[Written instruction]:
Reproduce exactly the lines beginning with the line that contains "in imported if" and ending at the final line of the material below.
--- BEGIN ---
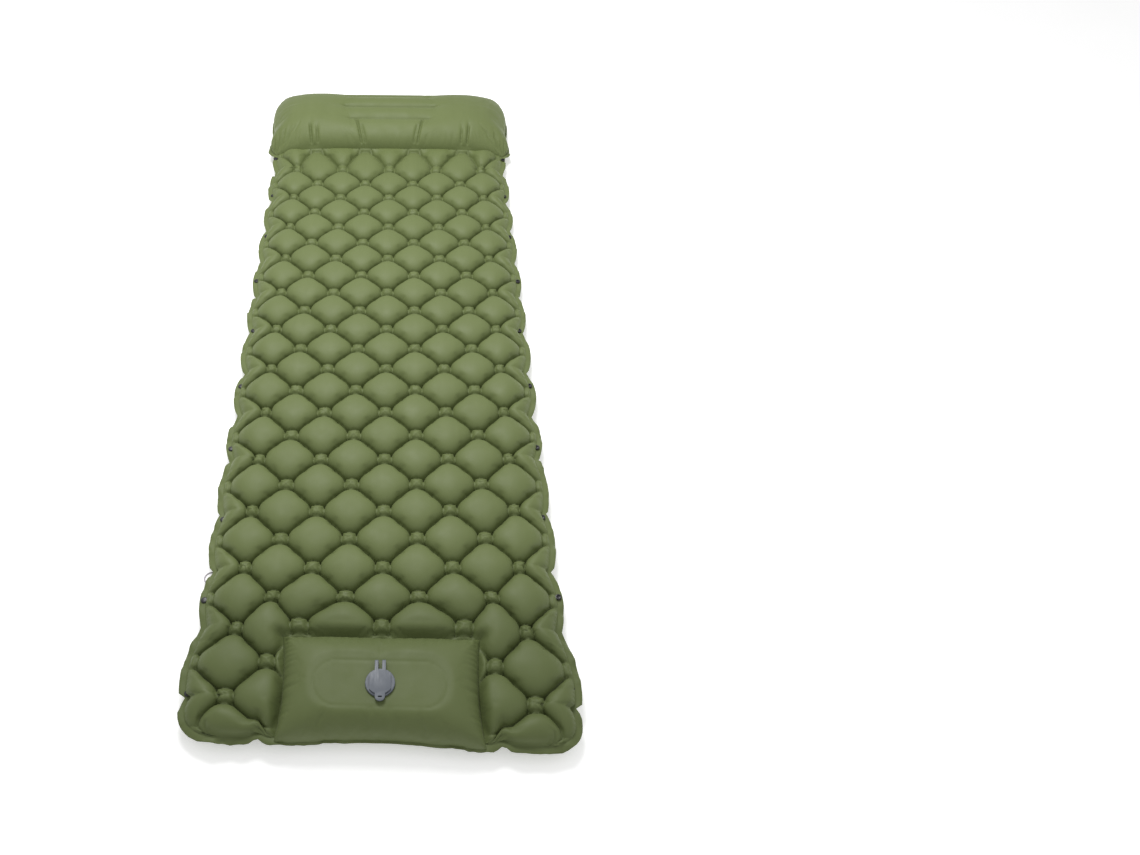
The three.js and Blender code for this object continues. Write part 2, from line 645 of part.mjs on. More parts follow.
/** A short duct through the chamber's wall, with a flap that lets air into the pad only. */
function addCheckValve() {
  const place = groupAt(0, PUMP_BACK - WALL / 2, DUCT_HEIGHT);
  const half = WALL / 2 + GAP;
  const rim = DUCT_RADIUS + DUCT_FLANGE;
  const duct = turned([
    [DUCT_BORE, -DUCT_REACH],
    [DUCT_RADIUS, -DUCT_REACH],
    [DUCT_RADIUS, -half - FLANGE],
    [rim, -half - FLANGE],
    [rim, -half],
    [DUCT_RADIUS, -half],
    [DUCT_RADIUS, half],
    [rim, half],
    [rim, half + FLANGE],
    [DUCT_RADIUS, half + FLANGE],
    [DUCT_RADIUS, DUCT_REACH],
    [DUCT_BORE, DUCT_REACH],
    [DUCT_BORE, -DUCT_REACH],
  ], ROUND_FACETS / 2).rotateX(-Math.PI / 2);
  addPiece("check_valve_body", duct, "valve", place);
  const flapLow = DUCT_REACH + GAP;
  addPiece("check_valve_flap", disc(DUCT_FLAP_RADIUS, flapLow, flapLow + DISC, ROUND_FACETS / 2)
    .rotateX(-Math.PI / 2), "membrane", place);
}

// ---- Deflation valve under the pad --------------------------------------------------------------

const outletY = rowY(OUTLET_ROW_FROM_FOOT);
const outlet = { x: -halfWidth(outletY) + OUTLET_INSET - LOBE_DEPTH / 2, y: outletY };

function addOutletValve() {
  const place = groupAt(outlet.x, outlet.y, 0);
  const ringTop = OUTLET_HEIGHT - GAP;
  const ringLow = ringTop - OUTLET_RING;
  const flangeLow = OUTLET_HEIGHT + SHEET + GAP;
  const bodyTop = flangeLow + FLANGE + SPIDER;
  const spiderLow = bodyTop - SPIDER;
  const body = turned([
    [OUTLET_BORE, ringLow],
    [OUTLET_RADIUS, ringLow],
    [OUTLET_RADIUS, ringTop],
    [OUTLET_NECK, ringTop],
    [OUTLET_NECK, flangeLow],
    [OUTLET_FLANGE, flangeLow],
    [OUTLET_FLANGE, flangeLow + FLANGE],
    [OUTLET_NECK, flangeLow + FLANGE],
    [OUTLET_NECK, bodyTop],
    [OUTLET_BORE, bodyTop],
    [OUTLET_BORE, ringLow],
  ]);
  const reach = OUTLET_BORE + 1;
  const spider = [
    disc(HUB_RADIUS, spiderLow, bodyTop),
    box(-reach, reach, -SPOKE / 2, SPOKE / 2, spiderLow, bodyTop),
    box(-SPOKE / 2, SPOKE / 2, -reach, reach, spiderLow, bodyTop),
  ];
  const strapSide = STRAP_WIDTH / 2;
  const strapEnd = OUTLET_RADIUS + STRAP_REACH;
  const lug = box(OUTLET_NECK, strapEnd + 1, -strapSide, strapSide, ringTop - TONGUE, ringTop);
  const stemHole = disc(STEM_RADIUS + STEM_CLEARANCE, spiderLow - 1, bodyTop + 1);
  addPiece("deflation_valve_body", cut(join(body, ...spider, lug), stemHole), "valve", place);

  const discLow = bodyTop + GAP;
  const buttonTop = spiderLow - GAP - DISC_LIFT;
  addPiece("deflation_diaphragm", turned([
    [0, buttonTop - DISC],
    [BUTTON_RADIUS, buttonTop - DISC],
    [BUTTON_RADIUS, buttonTop],
    [STEM_RADIUS, buttonTop],
    [STEM_RADIUS, discLow],
    [OUTLET_BORE - 1, discLow],
    [OUTLET_BORE - 1, discLow + DISC],
    [0, discLow + DISC],
  ]), "membrane", place);

  const capTop = ringLow - GAP;
  const capLow = capTop - OUTLET_CAP;
  const plugRadius = OUTLET_BORE - PLUG_CLEARANCE;
  const plugTop = buttonTop - DISC - GAP;
  const cap = turned([
    [0, capLow],
    [OUTLET_RADIUS, capLow],
    [OUTLET_RADIUS, capTop],
    [plugRadius, capTop],
    [plugRadius, plugTop],
    [0, plugTop],
  ]);
  const strap = box(plugRadius, strapEnd, -strapSide, strapSide, capLow, capTop);
  const rise = box(strapEnd - STRAP_RISE, strapEnd, -strapSide, strapSide,
    capLow, ringTop - TONGUE - GAP);
  addPiece("deflation_cap", join(cap, strap, rise), "valve", place);

  const loopX = -halfWidth(outletY) - LOOP_OVERHANG + LOOP_RADIUS - outlet.x;
  const loop = tube(LOOP_RADIUS - LOOP_WIDTH, LOOP_RADIUS, capLow, capLow + LOOP).translate(loopX, 0, 0);
  const clear = disc(OUTLET_RADIUS + GAP, capLow - 1, capTop + 1);
  addPiece("deflation_cap_loop", cut(loop, clear), "coating", place);
}

// ---- Assembly -----------------------------------------------------------------------------------

const pastFoot = ([x, y]) => [x, y === FOOT_END ? y - OVERCUT : y];
const pumpHole = slab(ringShape(pumpOutline(GAP, 0).map(pastFoot)), 0, PAD_HEIGHT + OVERCUT);
addPiece("top_sheet", cut(topSheet(), pumpHole, ...snapHoles), "fabric");
addPiece("bottom_sheet", bottomSheet(outlet), "fabric");
addPillow();
addPump();
addIntakeValve();
addCheckValve();
addOutletValve();
addSnaps();

export default pad;
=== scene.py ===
"""Inflatable camping pad with a built-in pillow and foot pump, lying on a pale floor.

Metres, +X to the right, +Y towards the pillow, +Z up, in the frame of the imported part.
"""
import json
import math

import bpy
import numpy as np
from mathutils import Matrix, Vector


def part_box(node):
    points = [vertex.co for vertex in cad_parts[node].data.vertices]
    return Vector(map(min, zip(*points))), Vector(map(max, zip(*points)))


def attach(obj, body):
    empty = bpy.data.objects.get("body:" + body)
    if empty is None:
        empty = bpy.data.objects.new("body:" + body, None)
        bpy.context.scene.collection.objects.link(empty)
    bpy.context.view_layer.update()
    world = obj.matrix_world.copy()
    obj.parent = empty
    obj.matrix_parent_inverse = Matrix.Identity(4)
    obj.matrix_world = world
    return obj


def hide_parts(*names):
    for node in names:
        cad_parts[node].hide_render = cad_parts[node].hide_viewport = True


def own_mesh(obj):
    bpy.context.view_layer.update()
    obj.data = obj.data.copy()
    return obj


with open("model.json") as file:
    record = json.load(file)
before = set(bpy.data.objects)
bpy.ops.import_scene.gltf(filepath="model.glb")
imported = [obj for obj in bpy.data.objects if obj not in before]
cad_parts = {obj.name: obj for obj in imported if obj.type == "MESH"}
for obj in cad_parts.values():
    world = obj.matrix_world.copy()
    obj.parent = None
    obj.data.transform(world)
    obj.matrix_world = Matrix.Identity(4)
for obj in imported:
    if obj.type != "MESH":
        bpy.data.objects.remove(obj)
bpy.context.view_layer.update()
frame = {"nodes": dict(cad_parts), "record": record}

NODES = frame["nodes"]

# ---- Sizes --------------------------------------------------------------------------------------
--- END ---
[Full response]:
cad_parts = {obj.name: obj for obj in imported if obj.type == "MESH"}
for obj in cad_parts.values():
    world = obj.matrix_world.copy()
    obj.parent = None
    obj.data.transform(world)
    obj.matrix_world = Matrix.Identity(4)
for obj in imported:
    if obj.type != "MESH":
        bpy.data.objects.remove(obj)
bpy.context.view_layer.update()
frame = {"nodes": dict(cad_parts), "record": record}

NODES = frame["nodes"]

# ---- Sizes --------------------------------------------------------------------------------------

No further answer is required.